Yazdığımız yazılardan dolayı birileri kızabilir, darılabilir, hatta suçlamalar yapabilir. Bunlar son derece normal, aynı zamanda insani ve doğal tepkiler.
Ben de yazı yazarken insani duygu ve tepkilerimi yansıtıyorum. Bireylerin bize yansıttığı insani duygu ve tepkilerin aracılığını, tercümanlığını yapıyorum.
İşte o duygu ve tepkilerden biri: Ofis semtindeki binaların bazılarında fuhuş yapıldığı konusu. Çok yoğun bir tepki var. Polis kayıtlarına kadar düşmüş bir durum söz konusu ve de kentin günlük dedikodu malzemesi.
Kimsenin özel hayatı bizi/bizleri, ilgilendirmez ancak, toplumun ahlak değerlerini hiçe sayan, gençliğe kötü örnek olma özelliği söz konusu olan ahlaksız bir yaşam biçiminin ulu orta, insanların gözlerinin içine sokularak sergilenmiş olmasını da kabul etmek mümkün değil.
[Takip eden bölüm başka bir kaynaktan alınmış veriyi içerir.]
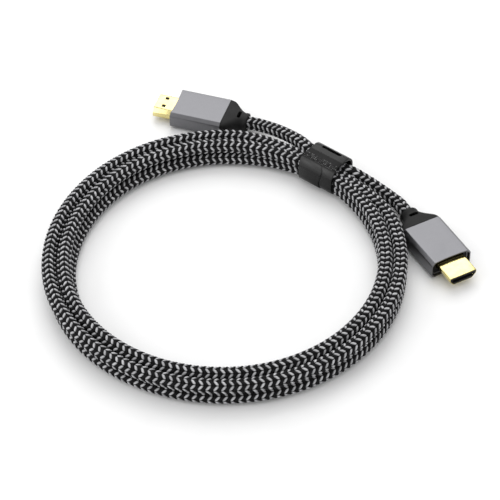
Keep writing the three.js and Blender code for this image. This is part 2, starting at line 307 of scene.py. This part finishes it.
def braid_look(black, light):
    """Black and pale yarn, one colour to each ring of stitches, each stitch its own tone, with painted shade
    towards its edges and in the grooves between stitches.
    """
    look = Look("Braided yarn", roughness=0.7, specular=0.08)
    u, v, _ = look.parts(look.node("ShaderNodeUVMap", {"uv_map": BRAID_UV}, {}))
    column, row = u.maths("FLOOR"), v.maths("FLOOR")
    across, along = u.maths("FRACT"), v.maths("FRACT")
    pale = row.maths("FLOORED_MODULO", 2.0)
    own = look.speckle(look.join(column, row, 0.5))
    from_row_edge = 1.0 - (along - 0.5).maths("ABSOLUTE") * 2.0
    from_column_edge = 1.0 - (across - 0.5).maths("ABSOLUTE") * 2.0
    yarns = (along * FILAMENTS * math.tau + own * math.tau + across * 2.2).maths("SINE")
    wisps = look.noise(look.join(u * 0.8, v * 9.0, own * 5.0), 2.0, 3.0)
    # Painted shade: each stitch is painted lighter at its crown and darker towards the ends of its row, mixed
    # with its own uneven tone
    crown = look.span(from_row_edge, 0.0, 1.0, 0.1, 0.75)
    uneven = yarns * 0.1 + (wisps - 0.5) * 0.5 + (own - 0.5) * 0.35
    painted_shade_and_tone = (crown + uneven).maths("MAXIMUM", 0.0).maths("MINIMUM", 1.0)
    yarn = look.blend(pale, look.blend(painted_shade_and_tone, shaded(black, YARN_IN_SHADE), black),
                      look.blend(painted_shade_and_tone, shaded(light, YARN_IN_SHADE), light))
    # Painted shade: the stitches' borders are painted near black, where the grooves between them lie in shade
    off_row, off_column = 1.0 - from_row_edge, 1.0 - from_column_edge
    reach = off_row.maths("POWER", 2.5) * 0.75 + off_column.maths("POWER", 3.0)
    clear_of_painted_shade = look.span(reach, STITCH_FROM, STITCH_TO, 1.0, 0.0)
    look.set("Base Color", look.blend(clear_of_painted_shade, grey(0.004), yarn))
    look.set("Roughness", look.span(wisps, 0.3, 0.7, 0.5, 0.75))
    height = from_row_edge.maths("POWER", 0.5) * 0.5 + yarns * 0.12 + wisps * 0.3
    look.bump(height, 0.00025, 0.8)
    return look.material


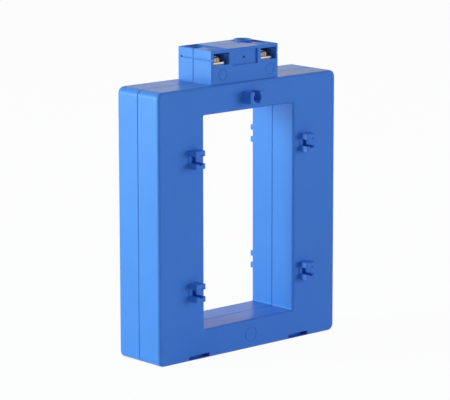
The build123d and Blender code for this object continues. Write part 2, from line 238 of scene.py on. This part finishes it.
def reach_of_turn(tree, place, low, high, radius):
    """How far the turn through a point lies outside the centres of the corners, in metres."""
    middle = (low + high) / 2
    half = (high - low) / 2
    centred = vector_step(tree, "SUBTRACT", place, (middle.x, 0.0, middle.z))["Vector"]
    flat = vector_step(tree, "MULTIPLY", centred, (1.0, 0.0, 1.0))["Vector"]
    folded = vector_step(tree, "ABSOLUTE", flat)["Vector"]
    straight = (half.x - radius, 0.0, half.z - radius)
    past = vector_step(tree, "SUBTRACT", folded, straight)["Vector"]
    corner = vector_step(tree, "MAXIMUM", past, (0.0, 0.0, 0.0))["Vector"]
    return vector_step(tree, "LENGTH", corner)["Value"]


core_low, core_high = (Vector(corner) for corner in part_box("core"))
print("core", [round(side / MM, 1) for side in core_high - core_low], "mm")


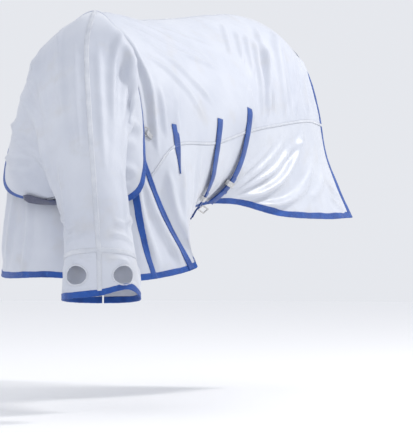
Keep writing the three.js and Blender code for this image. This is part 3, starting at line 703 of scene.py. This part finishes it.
def ribbed(name, low, high, roughness, pitch, depth, worn=None):
    """Tape or webbing: ribs across its width with painted shade in the grooves between them, fine threads along
    it, and paler, rubbed patches.
    """
    made = Nodes(name)
    place = made.node("ShaderNodeTexCoord")
    cloth_place, solid_place = place.outputs["UV"], place.outputs["Object"]
    ribs = made.wave(cloth_place, 2 * math.pi * WAVE_PER_METRE / pitch, "X", 0.4)
    threads = made.wave(cloth_place, 2 * math.pi * WAVE_PER_METRE / (pitch * 1.7), "Y", 0.4)
    made.bump(made.math("ADD", ribs, made.math("MULTIPLY", threads, 0.5)), depth, 0.0006)
    # Painted shade: the colour is darker in the grooves between the ribs and lighter on their crests; the noise
    # adds a tone that differs at random.
    groove_shade_and_tone = made.math("ADD", made.math("MULTIPLY", ribs, 0.25), made.noise(solid_place, 22.0, 4.0))
    colour = made.ramp(groove_shade_and_tone, low, high, 0.35, 0.85)
    if worn:
        rubbed = made.ramp(made.noise(solid_place, 60.0, 5.0), (0, 0, 0), (1, 1, 1), 0.62, 0.8)
        colour = made.over(rubbed, colour, worn)
    made.join(colour, "Base Color")
    made.set(Roughness=roughness, Sheen_Weight=0.15, Specular_IOR_Level=0.35)
    return made.material


def fuzzy(name, low, high):
    """Touch tape: a dense pile of loops, with painted shade in its hollows."""
    made = Nodes(name)
    place = made.node("ShaderNodeTexCoord").outputs["Object"]
    pile = made.node("ShaderNodeTexVoronoi", Vector=place, Scale=700.0).outputs["Distance"]
    made.bump(pile, 0.7, 0.0009)
    # Painted shade: the colour is darker in the hollows of the pile, where the bump sinks.
    made.join(made.ramp(pile, low, high, 0.1, 0.8), "Base Color")
    made.set(Roughness=0.9, Sheen_Weight=0.5, Sheen_Roughness=0.6)
    return made.material


def plated(name):
    """Nickel plate with fine scratches and duller, worn patches."""
    made = Nodes(name)
    place = made.node("ShaderNodeTexCoord").outputs["Object"]
    stretched = made.node("ShaderNodeMapping", Vector=place)
    stretched.inputs["Scale"].default_value = (40, 900, 40)
    scratches = made.noise(stretched.outputs["Vector"], 6.0, 6.0)
    patches = made.noise(place, 130.0, 4.0)
    made.join(made.ramp(patches, (0.42, 0.41, 0.39), (0.72, 0.72, 0.73)), "Base Color")
    made.uneven_roughness(scratches, 0.2, 0.42)
    made.bump(scratches, 0.15, 0.0003)
    made.set(Metallic=1.0)
    return made.material


def thread(name, colour):
    made = Nodes(name)
    place = made.node("ShaderNodeTexCoord").outputs["Object"]
    twist = made.noise(place, 1400.0, 2.0)
    # Painted shade: the thread's colour is darker where the twist's bump sinks.
    made.join(made.ramp(twist, tuple(c * 0.75 for c in colour), colour), "Base Color")
    made.bump(twist, 0.4, 0.0003)
    made.set(Roughness=0.5, Sheen_Weight=0.2)
    return made.material


MESH_CLOTH = woven("fly_mesh_cloth", (0.53, 0.56, 0.64), (0.64, 0.665, 0.73), 0.5, 0.25)
SATIN_CLOTH = woven("satin_cloth", (0.55, 0.58, 0.655), (0.66, 0.685, 0.745), 0.3, 0.3, 0.0008, 0.12, 0.32)
EDGE_WHITE = ribbed("white_seam_tape", (0.52, 0.55, 0.62), (0.68, 0.7, 0.75), 0.5, 0.0012, 0.35)
TAPE = ribbed(
    "blue_edge_tape", (0.006, 0.048, 0.25), (0.013, 0.095, 0.42), 0.42, 0.0013, 0.5, (0.04, 0.15, 0.48))
WEBBING = ribbed(
    "blue_webbing", (0.006, 0.044, 0.23), (0.012, 0.088, 0.39), 0.42, 0.0026, 0.8, (0.04, 0.14, 0.45))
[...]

Ailelerin büyük bölümü bu nedenden dolayı bölgeyi terk ederken, geriye kalanlarda terk etme hazırlığı içinde. Kentin en önemli bölgesinin içine düştüğü bu durum ile ilgili doğal olarak bir hatırlatma yapmak, çözüm aramak, çözüm bulmak gerekiyor.
*
‘Fuhuş’ meselesi önemli, bu alanda ne kadar ipini koparmış olan varsa soluğu Diyarbakır’da alıyormuş, öyle anlatılıyor. Dinlerken doğrusu çok şaşırıyorum, aynı zamanda ‘Vay be’ demekten de kendimi alamıyorum. Bunun yanına bir de uyuşturucu satışı ve kullanımını da eklersek kare tamamlanmış oluyor. Şu an Ofis bölgesinin içine düştüğü kıskaç aynen böyle bir durum.
Dünyanın herhangi bir yerinde de böyledir. Bu iki sektör; fuhuş ve uyuşturucu, birlikte yol hikâyesi yazar.
*
Evet. Ofis- fuhuş- uyuşturucu kelimelerini yan yana dizerken, yanına güvenlik, operasyon, baskın, bölgenin bunlardan temizlenmesi gerektiği gerçeğini de ilgililerine hatırlatmak durumundayım. Çünkü kent rahatsız, bölgede oturan aileler, yurttaş rahatsız.
Tam anlamıyla çaremidir, değil midir, bilemem ancak, kapalı olan genelevinin açılması ya da başka bir bölgede, şehir dışında bir alanda iskân edilmesi konusunda da öneriler geldi. Bu sektörler hayatın gerçeği, o nedenle sektörün kendi içeriğinden çözümler de aramak gerekiyor diye düşünüyorum.
Kim/kimler, nasıl harekete geçer, nasıl bir yol-yöntem belirlenir? Bilemiyorum. Her konuda olduğu gibi, bu konunun da bir muhatabı vardır elbette.